_Goal_
It is required that all of the data be written out exactly.

_Dataset section_
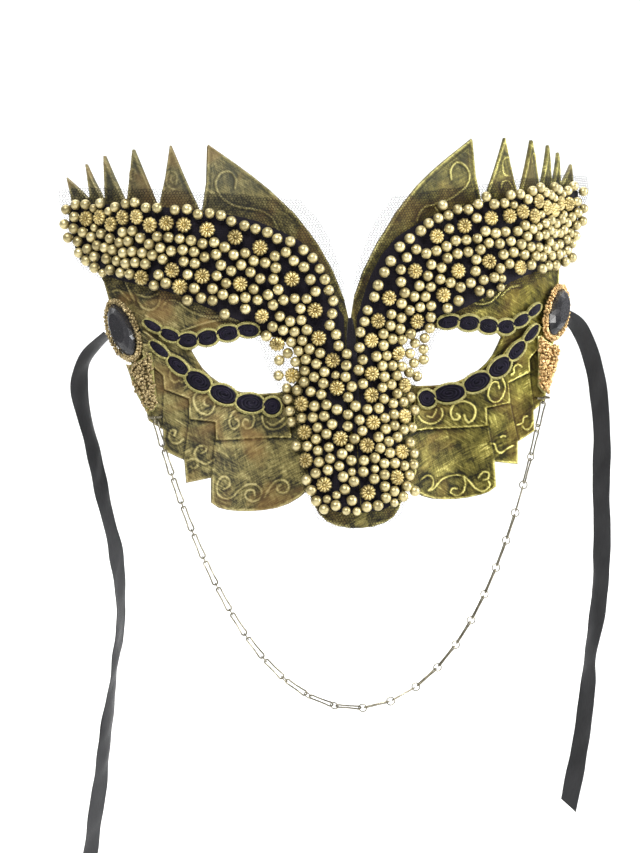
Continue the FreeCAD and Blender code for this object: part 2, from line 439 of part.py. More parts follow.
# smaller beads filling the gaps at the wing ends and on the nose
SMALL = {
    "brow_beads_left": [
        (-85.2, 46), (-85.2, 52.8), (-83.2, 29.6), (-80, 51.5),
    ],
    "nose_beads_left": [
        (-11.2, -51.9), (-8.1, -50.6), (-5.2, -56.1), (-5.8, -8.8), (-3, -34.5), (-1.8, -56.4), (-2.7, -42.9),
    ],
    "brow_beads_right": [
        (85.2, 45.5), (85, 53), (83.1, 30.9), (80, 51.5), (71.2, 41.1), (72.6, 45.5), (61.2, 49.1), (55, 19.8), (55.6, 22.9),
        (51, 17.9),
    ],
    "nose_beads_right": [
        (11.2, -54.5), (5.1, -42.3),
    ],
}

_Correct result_
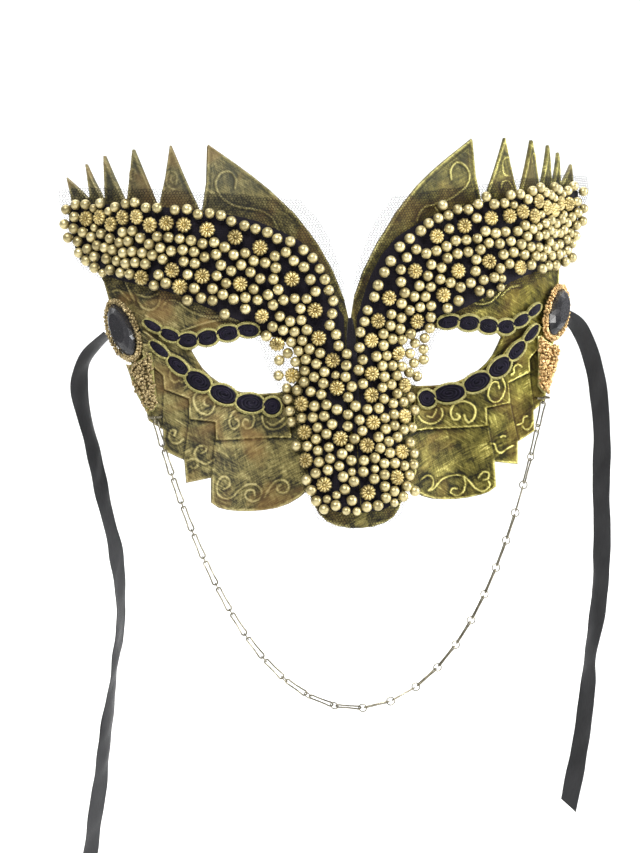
Continue the FreeCAD and Blender code for this object: part 2, from line 439 of part.py. More parts follow.
# smaller beads filling the gaps at the wing ends and on the nose
SMALL = {
    "brow_beads_left": [
        (-85.2, 46), (-85.2, 52.8), (-83.2, 29.6), (-80, 51.5),
    ],
    "nose_beads_left": [
        (-11.2, -51.9), (-8.1, -50.6), (-5.2, -56.1), (-5.8, -8.8), (-3, -34.5), (-1.8, -56.4), (-2.7, -42.9),
    ],
    "brow_beads_right": [
        (85.2, 45.5), (85, 53), (83.1, 30.9), (80, 51.5), (71.2, 41.1), (72.6, 45.5), (61.2, 49.1), (55, 19.8), (55.6, 22.9),
        (51, 17.9),
    ],
    "nose_beads_right": [
        (11.2, -54.5), (5.1, -42.3),
    ],
}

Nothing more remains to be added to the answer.